##### Entries supplied #####

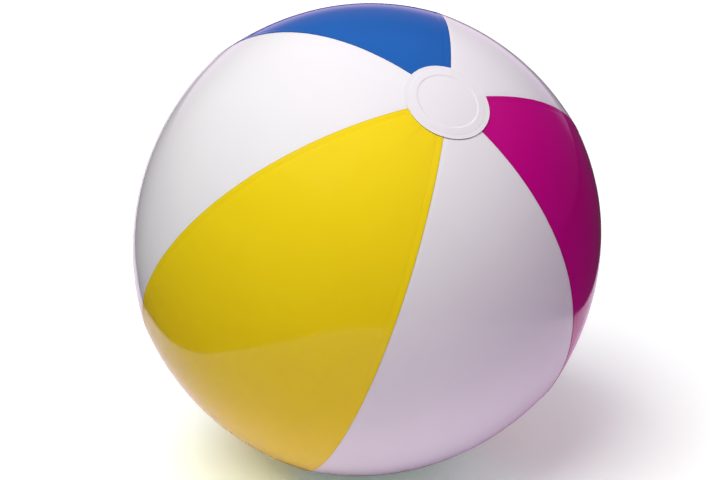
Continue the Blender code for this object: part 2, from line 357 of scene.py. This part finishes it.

#####
##### Entries supplied #####

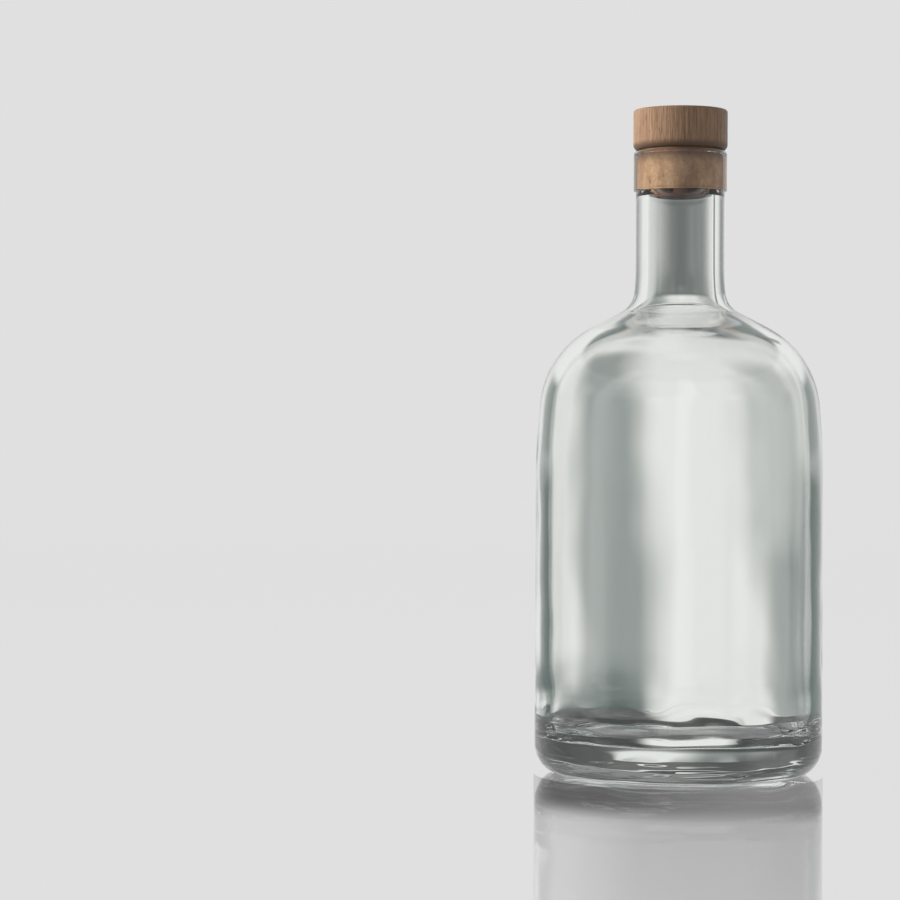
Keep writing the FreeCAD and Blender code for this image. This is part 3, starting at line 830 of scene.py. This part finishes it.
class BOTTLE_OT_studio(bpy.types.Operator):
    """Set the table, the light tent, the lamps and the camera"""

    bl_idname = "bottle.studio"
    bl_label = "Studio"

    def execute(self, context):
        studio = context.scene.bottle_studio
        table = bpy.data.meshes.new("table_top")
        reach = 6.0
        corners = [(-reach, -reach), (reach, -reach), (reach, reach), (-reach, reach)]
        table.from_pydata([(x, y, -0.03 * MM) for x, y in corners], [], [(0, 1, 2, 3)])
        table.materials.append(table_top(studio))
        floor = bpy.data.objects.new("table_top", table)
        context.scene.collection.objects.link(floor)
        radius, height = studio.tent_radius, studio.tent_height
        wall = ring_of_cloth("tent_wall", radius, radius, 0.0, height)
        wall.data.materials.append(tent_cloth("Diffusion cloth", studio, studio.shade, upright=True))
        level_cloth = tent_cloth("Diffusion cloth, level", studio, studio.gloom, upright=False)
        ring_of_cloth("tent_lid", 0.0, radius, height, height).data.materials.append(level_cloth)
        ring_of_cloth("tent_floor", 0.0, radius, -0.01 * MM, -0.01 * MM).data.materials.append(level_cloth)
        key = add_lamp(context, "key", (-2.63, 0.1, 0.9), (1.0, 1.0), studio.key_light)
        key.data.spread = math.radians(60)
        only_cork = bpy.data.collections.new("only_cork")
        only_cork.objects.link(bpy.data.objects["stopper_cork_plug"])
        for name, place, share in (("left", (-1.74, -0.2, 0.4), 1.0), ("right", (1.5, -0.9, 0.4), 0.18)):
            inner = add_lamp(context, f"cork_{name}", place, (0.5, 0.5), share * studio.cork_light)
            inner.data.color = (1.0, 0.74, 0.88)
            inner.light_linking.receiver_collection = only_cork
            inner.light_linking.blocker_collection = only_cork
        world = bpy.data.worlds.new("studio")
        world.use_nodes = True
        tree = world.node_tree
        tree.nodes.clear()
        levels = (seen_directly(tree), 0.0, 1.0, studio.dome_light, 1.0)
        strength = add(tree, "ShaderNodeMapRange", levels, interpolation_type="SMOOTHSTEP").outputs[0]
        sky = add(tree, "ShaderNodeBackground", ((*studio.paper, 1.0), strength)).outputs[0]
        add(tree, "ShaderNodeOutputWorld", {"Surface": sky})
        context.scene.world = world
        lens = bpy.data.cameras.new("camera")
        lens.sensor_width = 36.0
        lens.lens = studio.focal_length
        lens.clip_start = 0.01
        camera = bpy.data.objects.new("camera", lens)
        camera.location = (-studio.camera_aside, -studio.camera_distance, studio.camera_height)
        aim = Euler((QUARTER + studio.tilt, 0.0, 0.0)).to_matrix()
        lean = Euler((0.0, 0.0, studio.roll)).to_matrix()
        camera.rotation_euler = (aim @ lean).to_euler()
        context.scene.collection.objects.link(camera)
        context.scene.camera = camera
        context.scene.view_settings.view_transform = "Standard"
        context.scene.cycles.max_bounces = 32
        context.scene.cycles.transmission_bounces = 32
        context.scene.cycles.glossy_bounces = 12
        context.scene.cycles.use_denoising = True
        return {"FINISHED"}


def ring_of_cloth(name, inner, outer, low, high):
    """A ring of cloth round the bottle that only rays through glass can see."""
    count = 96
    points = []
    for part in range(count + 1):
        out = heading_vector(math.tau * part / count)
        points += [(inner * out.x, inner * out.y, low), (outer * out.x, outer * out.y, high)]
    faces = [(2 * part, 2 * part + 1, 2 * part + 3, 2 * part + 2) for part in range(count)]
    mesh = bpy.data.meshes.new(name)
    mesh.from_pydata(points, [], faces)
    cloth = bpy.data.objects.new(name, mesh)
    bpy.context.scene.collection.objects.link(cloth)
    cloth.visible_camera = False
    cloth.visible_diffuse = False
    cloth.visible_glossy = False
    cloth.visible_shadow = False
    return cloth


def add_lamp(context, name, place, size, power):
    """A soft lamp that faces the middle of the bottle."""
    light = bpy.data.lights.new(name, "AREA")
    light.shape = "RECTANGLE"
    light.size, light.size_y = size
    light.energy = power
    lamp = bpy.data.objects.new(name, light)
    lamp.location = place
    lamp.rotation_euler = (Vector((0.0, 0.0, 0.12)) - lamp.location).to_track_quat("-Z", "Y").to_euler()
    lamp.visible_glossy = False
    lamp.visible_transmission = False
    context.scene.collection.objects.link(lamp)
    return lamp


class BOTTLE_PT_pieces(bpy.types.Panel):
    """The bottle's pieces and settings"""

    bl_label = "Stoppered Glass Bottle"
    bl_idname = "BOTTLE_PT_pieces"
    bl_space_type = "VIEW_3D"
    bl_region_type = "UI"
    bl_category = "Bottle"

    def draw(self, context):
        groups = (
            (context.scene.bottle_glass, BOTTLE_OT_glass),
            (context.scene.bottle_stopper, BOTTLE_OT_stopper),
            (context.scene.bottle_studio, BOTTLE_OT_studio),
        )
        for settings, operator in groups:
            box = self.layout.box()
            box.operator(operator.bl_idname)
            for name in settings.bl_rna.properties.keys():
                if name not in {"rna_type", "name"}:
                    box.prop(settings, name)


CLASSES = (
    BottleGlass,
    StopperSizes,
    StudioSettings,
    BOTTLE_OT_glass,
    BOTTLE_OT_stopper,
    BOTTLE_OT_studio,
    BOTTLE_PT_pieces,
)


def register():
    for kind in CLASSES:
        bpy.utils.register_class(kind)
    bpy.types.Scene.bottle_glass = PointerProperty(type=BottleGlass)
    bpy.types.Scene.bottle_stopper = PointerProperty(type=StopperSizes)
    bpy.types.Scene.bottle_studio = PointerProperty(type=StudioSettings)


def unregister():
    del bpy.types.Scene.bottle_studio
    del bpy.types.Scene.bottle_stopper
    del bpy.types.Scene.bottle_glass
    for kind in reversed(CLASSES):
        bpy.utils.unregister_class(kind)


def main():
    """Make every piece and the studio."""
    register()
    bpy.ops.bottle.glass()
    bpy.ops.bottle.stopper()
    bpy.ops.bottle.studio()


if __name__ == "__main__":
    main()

#####

# [Exercise prompt]
Each line in the material either holds the string "This" or does not. State how many do, and nothing else.

# [The answer]
2